Secrets and professional sports personnel go together like oil and water. If there is unreleased information about a player or coach within a team or club, you can bet your house that Joe Public is likely to find out ‘the skinny’ before anyone is supposed to know, possibly even before the respective parties themselves.

While the writing has been on Russell Domingo’s wall since the news broke at the end of January this year, that his position was being advertised (rightly or wrongly – but that is another article entirely); the question of who might apply or could be approached to take on the job, became a hot topic at coffee stations and pub tables around which cricket fans gathered, since the conclusion of this year’s opening month.

To further burden an overused cliché – Where there’s smoke, there’s fire…

Smoke

Domingo’s reluctance to neither confirm nor deny that he wanted to sign a new contract perhaps said more than enough about his position – his acceptance of the spotlight had died and he had had enough (even if he did reapply as a matter of course).

Then, with the Proteas locked in a tough Test battle with England, reports emerged that one of the Three Lions own was heavily linked with the seemingly vacant job.

Reports of compensation packages and announcement dates emerged and we, the general public, could see and smell the smoke. We could even feel the heat but that was no confirmation of fire. Cricket South Africa remained true to their processes and kept mum on the matter.

Fire

Enter the England Cricket Board on the second last day of August 2017 and suddenly not only were there flames but it was a wild fire!  CSA sought to quickly address the matter releasing a statement that confirmed the Proteas new coach: ex-Windies (formerly known as West Indies) all-rounder Ottis Gibson.

Is the former player, with over 400 matches worth of experience in all formats, stints as England’s bowling coach (twice) and the then West Indies Head Coach once, the right man for the job?

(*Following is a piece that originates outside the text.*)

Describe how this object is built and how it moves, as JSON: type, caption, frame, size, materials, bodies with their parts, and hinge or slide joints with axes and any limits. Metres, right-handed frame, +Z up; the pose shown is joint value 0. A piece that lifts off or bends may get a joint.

Taking nothing away from a man, who by all reports is a great person and very knowledgeable, I feel there are too many holes in his resume.

On purely win-loss ratios as a head coach (ties and draws excluded) – Gibson had 65 wins across all formats compared to 90 losses. While his win-loss ratio in T20 Internationals is 50%, with a world title to boot, his ratios in both Tests and ODI’s are below 40%. That doesn’t exactly inspire confidence in the man we expect to help the Proteas to the next level, regardless of how good a bowling coach he is.

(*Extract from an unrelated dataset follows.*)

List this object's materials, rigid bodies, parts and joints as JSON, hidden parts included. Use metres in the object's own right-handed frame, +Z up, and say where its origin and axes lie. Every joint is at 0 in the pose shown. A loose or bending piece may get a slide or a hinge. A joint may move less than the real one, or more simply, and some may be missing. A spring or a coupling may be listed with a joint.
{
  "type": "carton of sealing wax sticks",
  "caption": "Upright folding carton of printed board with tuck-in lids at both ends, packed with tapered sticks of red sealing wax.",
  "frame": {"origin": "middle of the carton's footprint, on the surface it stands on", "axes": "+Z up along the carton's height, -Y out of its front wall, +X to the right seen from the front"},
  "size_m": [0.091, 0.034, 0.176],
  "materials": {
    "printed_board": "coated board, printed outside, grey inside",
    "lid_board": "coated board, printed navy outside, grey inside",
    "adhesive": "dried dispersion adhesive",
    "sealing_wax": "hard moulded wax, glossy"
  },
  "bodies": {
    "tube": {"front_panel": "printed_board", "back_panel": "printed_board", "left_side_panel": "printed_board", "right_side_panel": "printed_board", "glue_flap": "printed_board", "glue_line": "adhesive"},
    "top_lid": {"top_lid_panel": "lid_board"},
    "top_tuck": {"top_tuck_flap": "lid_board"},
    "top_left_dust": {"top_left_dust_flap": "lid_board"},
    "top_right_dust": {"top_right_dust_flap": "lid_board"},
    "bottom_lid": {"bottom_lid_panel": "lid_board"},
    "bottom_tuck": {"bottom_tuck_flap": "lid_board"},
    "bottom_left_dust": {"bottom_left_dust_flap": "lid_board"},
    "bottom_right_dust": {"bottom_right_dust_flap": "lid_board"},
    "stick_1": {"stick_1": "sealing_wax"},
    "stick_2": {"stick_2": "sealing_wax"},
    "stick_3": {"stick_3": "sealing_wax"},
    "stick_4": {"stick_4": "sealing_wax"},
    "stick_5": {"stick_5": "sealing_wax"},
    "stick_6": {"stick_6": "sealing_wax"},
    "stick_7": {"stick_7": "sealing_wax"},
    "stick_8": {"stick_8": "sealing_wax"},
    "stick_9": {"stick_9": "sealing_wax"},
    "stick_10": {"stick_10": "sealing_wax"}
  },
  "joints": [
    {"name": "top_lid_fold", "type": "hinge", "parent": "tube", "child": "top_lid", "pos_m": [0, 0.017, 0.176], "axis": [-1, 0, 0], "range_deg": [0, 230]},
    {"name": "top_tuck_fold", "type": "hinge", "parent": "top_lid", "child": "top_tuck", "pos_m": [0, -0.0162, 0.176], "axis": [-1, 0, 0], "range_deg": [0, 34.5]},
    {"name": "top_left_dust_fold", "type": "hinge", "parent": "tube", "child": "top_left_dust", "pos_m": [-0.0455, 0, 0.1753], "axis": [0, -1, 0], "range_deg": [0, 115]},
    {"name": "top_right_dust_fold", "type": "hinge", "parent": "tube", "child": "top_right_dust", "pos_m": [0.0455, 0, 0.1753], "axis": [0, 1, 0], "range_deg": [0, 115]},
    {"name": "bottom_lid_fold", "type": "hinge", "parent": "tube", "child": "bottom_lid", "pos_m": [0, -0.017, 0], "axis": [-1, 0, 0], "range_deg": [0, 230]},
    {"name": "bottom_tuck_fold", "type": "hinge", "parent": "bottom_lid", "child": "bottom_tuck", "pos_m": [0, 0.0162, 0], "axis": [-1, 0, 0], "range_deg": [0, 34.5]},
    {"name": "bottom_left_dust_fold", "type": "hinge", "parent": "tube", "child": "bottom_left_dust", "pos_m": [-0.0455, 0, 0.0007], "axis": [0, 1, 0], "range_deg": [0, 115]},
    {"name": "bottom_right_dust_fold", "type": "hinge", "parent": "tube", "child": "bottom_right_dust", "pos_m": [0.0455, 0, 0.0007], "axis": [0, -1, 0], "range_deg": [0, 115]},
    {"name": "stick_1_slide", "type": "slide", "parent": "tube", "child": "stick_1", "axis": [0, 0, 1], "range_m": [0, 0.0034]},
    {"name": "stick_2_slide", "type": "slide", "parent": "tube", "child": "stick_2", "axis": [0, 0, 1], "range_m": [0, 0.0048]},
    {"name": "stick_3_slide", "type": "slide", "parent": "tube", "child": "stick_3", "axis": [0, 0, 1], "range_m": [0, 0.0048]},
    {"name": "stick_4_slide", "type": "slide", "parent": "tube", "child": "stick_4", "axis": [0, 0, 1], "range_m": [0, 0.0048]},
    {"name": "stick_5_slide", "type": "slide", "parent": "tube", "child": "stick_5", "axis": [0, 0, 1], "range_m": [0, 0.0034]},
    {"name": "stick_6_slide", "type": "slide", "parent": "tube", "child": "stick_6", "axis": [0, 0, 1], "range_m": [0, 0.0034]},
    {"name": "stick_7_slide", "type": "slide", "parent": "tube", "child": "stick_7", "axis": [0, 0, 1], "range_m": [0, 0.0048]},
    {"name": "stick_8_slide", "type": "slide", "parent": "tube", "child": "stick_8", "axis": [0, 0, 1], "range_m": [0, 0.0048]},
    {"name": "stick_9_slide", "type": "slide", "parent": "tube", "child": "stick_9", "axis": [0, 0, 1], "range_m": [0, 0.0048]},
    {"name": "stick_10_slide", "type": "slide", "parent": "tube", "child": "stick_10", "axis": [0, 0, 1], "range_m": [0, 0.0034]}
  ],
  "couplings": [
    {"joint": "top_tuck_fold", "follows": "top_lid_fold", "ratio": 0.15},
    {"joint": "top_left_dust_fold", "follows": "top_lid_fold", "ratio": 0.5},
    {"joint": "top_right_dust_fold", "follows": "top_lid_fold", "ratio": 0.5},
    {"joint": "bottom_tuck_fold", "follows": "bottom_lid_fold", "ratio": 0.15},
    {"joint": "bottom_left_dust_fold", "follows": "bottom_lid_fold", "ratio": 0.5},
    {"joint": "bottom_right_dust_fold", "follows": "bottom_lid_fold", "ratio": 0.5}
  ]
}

On top of that, he does not know the landscape of South African cricket. Yes, he played here back in the 90’s but the cricket and more over the political landscape in the sport back then was vastly different to what it is now.

Without knowing the thinking of neither the advisory panel nor who actually applied for the role, for my money, there are better candidates out there. If you want to give a foreigner with local experience a go then Eldine Baptise is a better option, having played at the highest level but also extensively in South Africa where he also coached at the Dolphins.

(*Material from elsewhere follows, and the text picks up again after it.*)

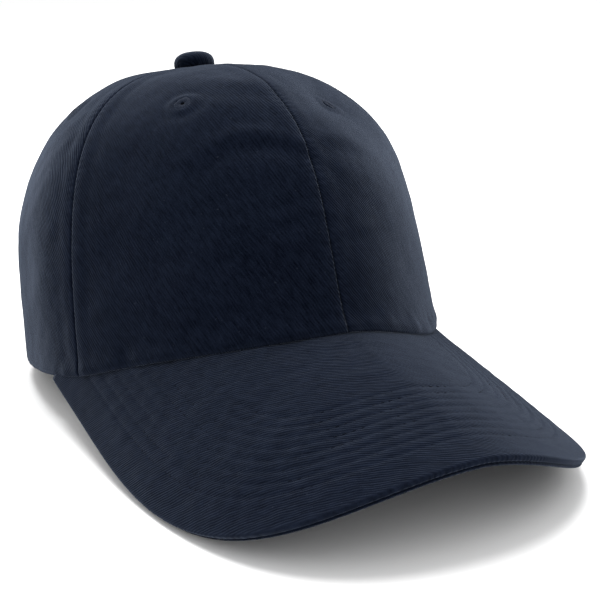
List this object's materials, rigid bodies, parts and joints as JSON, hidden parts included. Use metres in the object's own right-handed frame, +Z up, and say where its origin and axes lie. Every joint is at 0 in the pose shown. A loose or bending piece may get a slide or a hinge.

Then there is Phil Simmonds – while he also played at the highest level and was more statistically accomplished than his compatriots, he too played in South Africa for a period but more importantly he has extensive International experience as a head coach, having done his best with Zimbabwe, put in some great work with Ireland and even oversaw his beloved Windies to a World T20 title just last year.

Locally, one must feel for Geoffrey Toyana. The former Gauteng batsmen might not have played at the highest level but neither did Domingo, or Mickey Arthur. Toyana has made waves locally with his coaching. In many ways he is similar to Domingo in that he is lauded for his man management skills. He has also overseen the development of some of the Proteas most influential players in the recent past: Temba Bavuma, Chris Morris, Quinton de Kock, Kagiso Rabada, and the exciting (is so far internationally inexperienced) pair of Eddie Leie and Wiaan Mulder. The most important thing going for Toyana is that he understanding the way sport, not just cricket, works in this country.

While he recently said in an interview that he feels he will achieve international recognition some day, I feel that he was very unlucky not to get it now.